So I've been busy taking care of all the planning and everything else that needed to be taken care of and I'm still not done. Having to do this barely gives a person a time to grieve, but part of me doesn't like to think about it and instead pretend that she'll be back home. I know it hasn't sunk in 100 percent yet, but maybe that's a good thing. I find it's one of those situations where you try to avoid thinking about it.
A lot of things have changed at home too. It is so strange to not have my mom around and now my dad because he is in a nursing home for his multiple sclerosis. Because I had to take care of them, that is the main reason why I stayed home with them and didn't find my own place...so my living arrangements might change soon as well. My brother has been supportive through all of this as best as he could I'm sure and I'm thankful he is around. We still have our brother and sister arguments though lol.
A lot of my friends, both BSB friends and not, have been very supportive and it has helped me have faith in humanity.

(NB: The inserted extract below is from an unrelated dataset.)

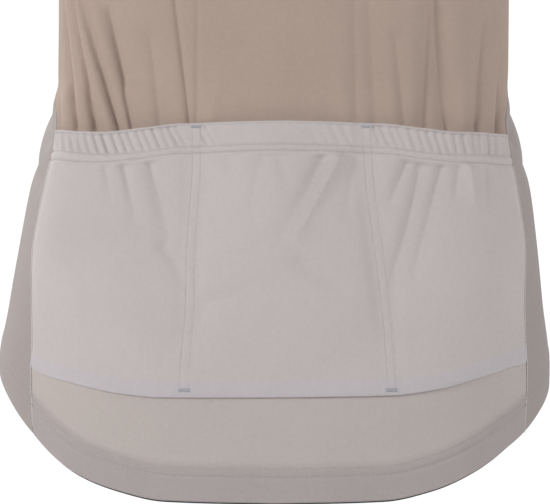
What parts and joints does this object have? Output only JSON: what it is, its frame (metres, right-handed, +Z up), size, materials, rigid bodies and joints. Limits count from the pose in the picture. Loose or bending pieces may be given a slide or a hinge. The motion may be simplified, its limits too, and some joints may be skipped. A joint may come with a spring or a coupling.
{
  "type": "short-sleeved cycling jersey",
  "caption": "Hollow worn short-sleeved cycling jersey with drop tail, back pockets, side panels, stand collar and front zip.",
  "frame": {"origin": "centre of the neck opening, level with the two side neck points, where the wearer's shoulders and neck carry the jersey", "axes": "+Z up along the body, the front faces -Y, the wearer's left is +X"},
  "size_m": [0.6332, 0.2381, 0.6779],
  "materials": {
    "sand_knit": "fine smooth knit, soft sheen",
    "taupe_knit": "fine smooth knit, soft sheen",
    "side_knit": "fine smooth knit, soft sheen",
    "pale_grey_knit": "fine smooth knit, soft sheen",
    "dark_elastic": "matt elastic tape",
    "zip_tape": "woven tape",
    "zip_coil": "moulded coil, satin",
    "slider_metal": "brushed"
  },
  "bodies": {
    "jersey": {"back_panel": "sand_knit", "back_tail": "taupe_knit", "side_panel_left": "side_knit", "side_panel_right": "side_knit", "front_left": "sand_knit", "front_right": "sand_knit", "sleeve_left": "sand_knit", "sleeve_right": "sand_knit", "collar": "sand_knit", "pocket_panel": "pale_grey_knit", "pocket_casing": "pale_grey_knit", "hem_gripper": "dark_elastic", "zip_tape_left": "zip_tape", "zip_tape_right": "zip_tape", "zip_chain": "zip_coil", "zip_slider": "slider_metal"},
    "pull": {"zip_pull": "slider_metal"}
  },
  "joints": [
    {"name": "pull_tab_hinge", "type": "hinge", "parent": "jersey", "child": "pull", "pos_m": [0, -0.06348, -0.0363], "axis": [-1, 0, 0], "range_deg": [0, 150]}
  ]
}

My co-workers, who I consider friends, know that BSB can lift my spirits to no end and ended up cheering me up by putting pictures of me and Nick up around my desk at work. This was so thoughtful and definitely helped me feel a little better. I am definitely known as the BSB fanatic at work and proud of it lol. This really touched my heart :)
Honestly, my mom and I had both good and bad times. I think most of the bad times were towards the end because she was in pain and because our relationship went from mother and daughter to caregiver and patient. Despite having our disagreements, I know we both understood we loved each other and I knew she stuck it out for me so long because she was worried about me and how things would be without her. Every child and parent have their good and bad moments and I'm choosing to focus on all the good times we had together before she became ill and I'm trying to hang in there despite all the hardships. My mom kept the Backstreet pride alive and came to some BSB concerts with me. Howie was her favorite.
Mom and I keeping the Backstreet pride alive with our BSB temporary tattoos for the Black and Blue Tour in Tinley Park, IL at the First Midwest Bank Amphitheatre. 9/22/01. |
This blog post is dedicated to my mom cause you always were the perfect fan. Love you and miss you.